▸ **Exercise goal**: Set down word for word each line from the start of the listing through the line that contains "OPENING_HALF, OPENING_FRONT, OPENING_LIP", both included.

▸ **Task material**:
=-=-=-=-=

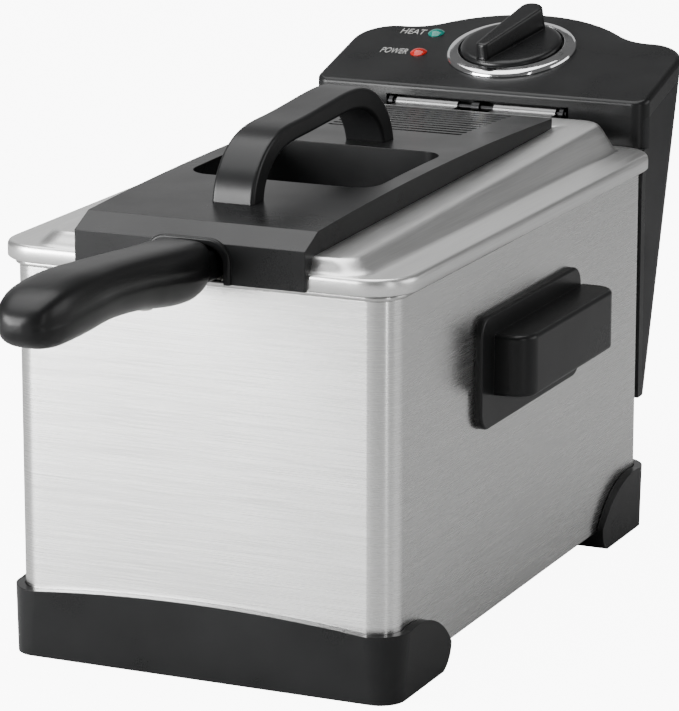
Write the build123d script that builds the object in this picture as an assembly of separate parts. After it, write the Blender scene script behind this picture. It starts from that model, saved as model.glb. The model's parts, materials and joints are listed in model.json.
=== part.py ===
from build123d import *
import math
import os

# Household deep fryer, all sizes in millimetres. While it is being built, X runs to the right, Y runs back
# from the front face of the steel body and Z runs up from the table. The last lines move the whole
# assembly so that its origin is the middle of its footprint.

# ---- steel body ----
BODY_W, BODY_D = 180.0, 305.0
BODY_BOTTOM, BODY_TOP = 11.0, 176.0
BODY_R = 11.5
SHEET = 0.8
HEM = 3.5
FLOOR_Z, FLOOR_T = 12.0, 1.0

# ---- black bases and rubber feet ----
BASE_GAP, BASE_WALL, BASE_SHELF = 0.4, 4.0, 3.0
BASE_DRAFT = 1.6
BASE_SIDE_Z, BASE_ARCH_Z = 31.0, 35.0
BASE_L = 59.0
BASE_LIFT = 0.4
FOOT_R, FOOT_INSET = 6.5, 17.0

# ---- side handles ----
PLATE_T, PLATE_L, PLATE_H, PLATE_R = 3.5, 121.0, 51.5, 9.0
HANDLE_Y, HANDLE_Z = 0.495 * BODY_D, 0.7034 * BODY_TOP
GRIP_OUT, GRIP_L, GRIP_H, GRIP_R = 17.0, 110.0, 28.0, 10.0
GRIP_BACK, GRIP_UP = 8.5, 2.2
GRIP_WALL = 3.0

# ---- oil pan ----
PAN_GAP, PAN_WALL, PAN_BOTTOM = 3.0, 1.0, 16.0
PAN_R = 14.0
BEAD, BEAD_PROUD = 2.4, 1.8
FIT_GAP = 0.3

# ---- lid ----
LID_OVER, LID_BACK_OVER = 6.0, 3.5
LID_R = 20.0
SKIRT_H, LID_REST = 7.5, 3.0
RIDGE_STEP, RIDGE_LEAN = 18.0, 5.0
LID_EDGE_R, RIDGE_EDGE_R = 2.4, 3.6
RIDGE_FRONT, RIDGE_BACK_INSET = 2.0, 4.5
PLATEAU_FRONT, PLATEAU_BACK = 16.8, 24.0
OPENING_HALF, OPENING_FRONT, OPENING_LIP = 49.5, 12.0, 5.0

# ---- black top panel of the lid ----
PANEL_HALF, PANEL_T = 54.0, 2.5
PANEL_PROUD, PANEL_SHORT = 2.0, 31.5
PANEL_BACK = BODY_D + LID_BACK_OVER - PANEL_SHORT
PANEL_EDGE_Z, PANEL_NOSE_Z = 26.5, 20.4
PANEL_CROWN_Z, PANEL_TAIL_Z = 30.4, 27.8
PANEL_CROWN_Y, PANEL_NOSE_Y = 0.5235 * PANEL_BACK, 5.0
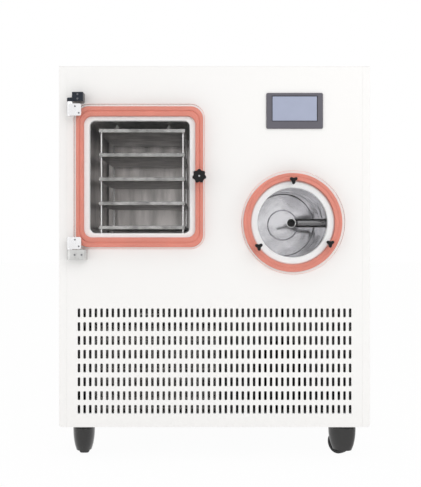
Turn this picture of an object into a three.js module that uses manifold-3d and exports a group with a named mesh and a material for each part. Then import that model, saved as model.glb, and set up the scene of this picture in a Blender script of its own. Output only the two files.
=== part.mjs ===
// Floor-standing freeze dryer: a square shelf chamber with an acrylic door on the left, a round
// cold trap with an acrylic cover and a touch screen on the right, and a slotted vent panel below.
// Millimetres, +Z up, the front faces -Y. The origin is on the floor, under the middle of the
// whole machine. The pieces are laid out round the cabinet's centre plane and then shifted.

import * as THREE from 'three';
import { mergeVertices } from 'three/addons/utils/BufferGeometryUtils.js';
import Module from 'manifold-3d';

const wasm = await Module();
wasm.setup();

// ---- Fits ---------------------------------------------------------------------------------------
const SEAT = 0.3;                 // gap where one piece rests on or in another
const BORE_PLAY = 0.4;            // radial clearance of a pin, shank or shaft in its hole
const PANEL_SEAM = 0.3;           // gap between neighbouring cabinet sheets
const OVERRUN = 1;                // a cut reaches past its face, and a joined piece into its neighbour

// ---- Cabinet ------------------------------------------------------------------------------------
const CABINET_WIDTH = 1000;
const CABINET_DEPTH = 750;
const CABINET_HEIGHT = 1160;
const SHEET = 2;
const RETURN_WIDTH = 25;          // side panels folded in across the front and rear
const FOOT_WIDTH = 20;            // side panels folded in under the base tray
const BEND_RADIUS = 10;
const LID_FLANGE = 18;
const TRAY_SHEET = 3;
const TRAY_WALL = 40;
const DECK_SHEET = 3;
const DECK_FLANGE = 30;

// ---- Vent panel ---------------------------------------------------------------------------------
const VENT_PANEL_HEIGHT = 418;
const SLOT_PITCH_X = 18.15;
const SLOT_PITCH_Z = 44.3;
const SLOT_WIDTH = 7.6;
const SLOT_HEIGHT = 28;
const SLOT_SIDE_MARGIN = 38.5;    // least distance from an outer column's middle to the sheet's edge
const SLOT_LOW_MARGIN = 57;       // lowest row's middle above the cabinet's underside
const SLOT_HIGH_MARGIN = 50;      // least distance from the highest row's middle to the sheet's edge

// ---- Shelf chamber and its door -----------------------------------------------------------------
const CHAMBER_FROM_LEFT = 260.5;
const CHAMBER_FROM_TOP = 357;
const OPENING_WIDTH = 321;
const OPENING_HEIGHT = 361;
const OPENING_CORNER = 18;
const CHAMBER_DEPTH = 500;
const CHAMBER_WALL = 6;
const FLANGE_PROUD = 2;           // sealing flanges stand this far out of the front sheet
const FLANGE_THICKNESS = 10;
const SEAL_SIDE_MARGIN = 42.5;    // seal's outer edge beyond the opening's sides
const SEAL_TOP_MARGIN = 44.5;     // and beyond its top and bottom
const SEAL_CORNER = 40;
const SEAL_SIDE_BAND = 25;
const SEAL_TOP_BAND = 31.5;
const SEAL_INNER_CORNER = 26;
const SEAL_THICKNESS = 12;
const SEAL_OVERHANG = 1;          // seals reach this far past their flange's edge
const DOOR_SIDE_OVERHANG = 5;     // door's edge beyond the seal's sides
const DOOR_TOP_OVERHANG = 5.5;    // and beyond its top and bottom
const DOOR_CORNER = 45;
const DOOR_THICKNESS = 20;

// ---- Shelves ------------------------------------------------------------------------------------
const SHELF_COUNT = 5;
const SHELF_THICKNESS = 12;
const SHELF_SIDE_GAP = 19.75;     // from the opening's sides, before the stack's shift
const SHELF_SETBACK = 50;         // shelf front behind the front sheet
const SHELF_REAR_GAP = 28;        // from the chamber's rear wall
const BOTTOM_SHELF_LIFT = 13.5;   // under the lowest shelf
const TOP_SHELF_GAP = 19.5;       // over the highest shelf
const SHELF_SHIFT = 2.5;          // shelf stack right of the chamber's centre plane
const TRAY_RIM = 12;
const TRAY_RECESS = 3;
const ROD_RADIUS = 3.5;
const ROD_INSET = 6.5;            // rod axis inside the shelf's side edge
const ROD_SETBACK = 20;           // rod axis behind the shelf's front edge
const HANGER_SPREAD = 173;
const HANGER_FOOT_RADIUS = 5;
const HANGER_NECK_RADIUS = 2.5;
const HANGER_SETBACK = 60;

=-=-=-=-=

▸ **Answer**:
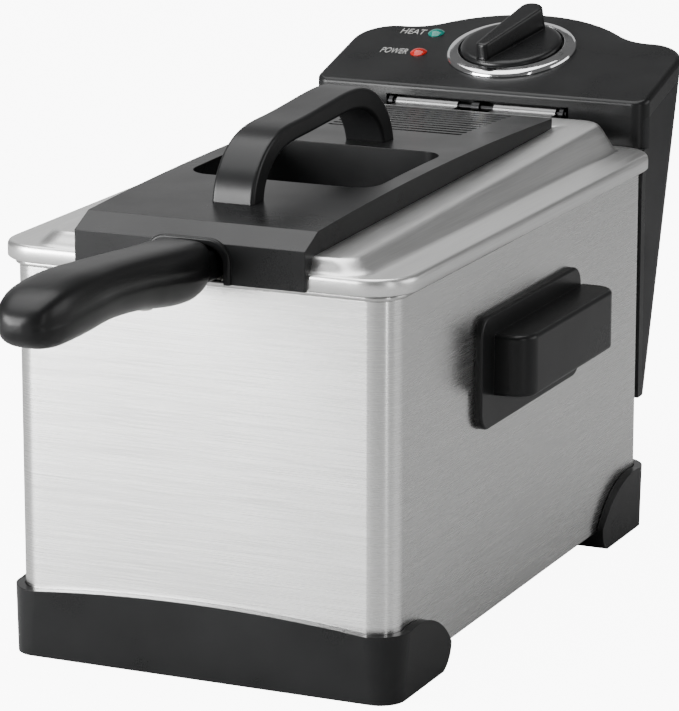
Write the build123d script that builds the object in this picture as an assembly of separate parts. After it, write the Blender scene script behind this picture. It starts from that model, saved as model.glb. The model's parts, materials and joints are listed in model.json.
=== part.py ===
from build123d import *
import math
import os

# Household deep fryer, all sizes in millimetres. While it is being built, X runs to the right, Y runs back
# from the front face of the steel body and Z runs up from the table. The last lines move the whole
# assembly so that its origin is the middle of its footprint.

# ---- steel body ----
BODY_W, BODY_D = 180.0, 305.0
BODY_BOTTOM, BODY_TOP = 11.0, 176.0
BODY_R = 11.5
SHEET = 0.8
HEM = 3.5
FLOOR_Z, FLOOR_T = 12.0, 1.0

# ---- black bases and rubber feet ----
BASE_GAP, BASE_WALL, BASE_SHELF = 0.4, 4.0, 3.0
BASE_DRAFT = 1.6
BASE_SIDE_Z, BASE_ARCH_Z = 31.0, 35.0
BASE_L = 59.0
BASE_LIFT = 0.4
FOOT_R, FOOT_INSET = 6.5, 17.0

# ---- side handles ----
PLATE_T, PLATE_L, PLATE_H, PLATE_R = 3.5, 121.0, 51.5, 9.0
HANDLE_Y, HANDLE_Z = 0.495 * BODY_D, 0.7034 * BODY_TOP
GRIP_OUT, GRIP_L, GRIP_H, GRIP_R = 17.0, 110.0, 28.0, 10.0
GRIP_BACK, GRIP_UP = 8.5, 2.2
GRIP_WALL = 3.0

# ---- oil pan ----
PAN_GAP, PAN_WALL, PAN_BOTTOM = 3.0, 1.0, 16.0
PAN_R = 14.0
BEAD, BEAD_PROUD = 2.4, 1.8
FIT_GAP = 0.3

# ---- lid ----
LID_OVER, LID_BACK_OVER = 6.0, 3.5
LID_R = 20.0
SKIRT_H, LID_REST = 7.5, 3.0
RIDGE_STEP, RIDGE_LEAN = 18.0, 5.0
LID_EDGE_R, RIDGE_EDGE_R = 2.4, 3.6
RIDGE_FRONT, RIDGE_BACK_INSET = 2.0, 4.5
PLATEAU_FRONT, PLATEAU_BACK = 16.8, 24.0
OPENING_HALF, OPENING_FRONT, OPENING_LIP = 49.5, 12.0, 5.0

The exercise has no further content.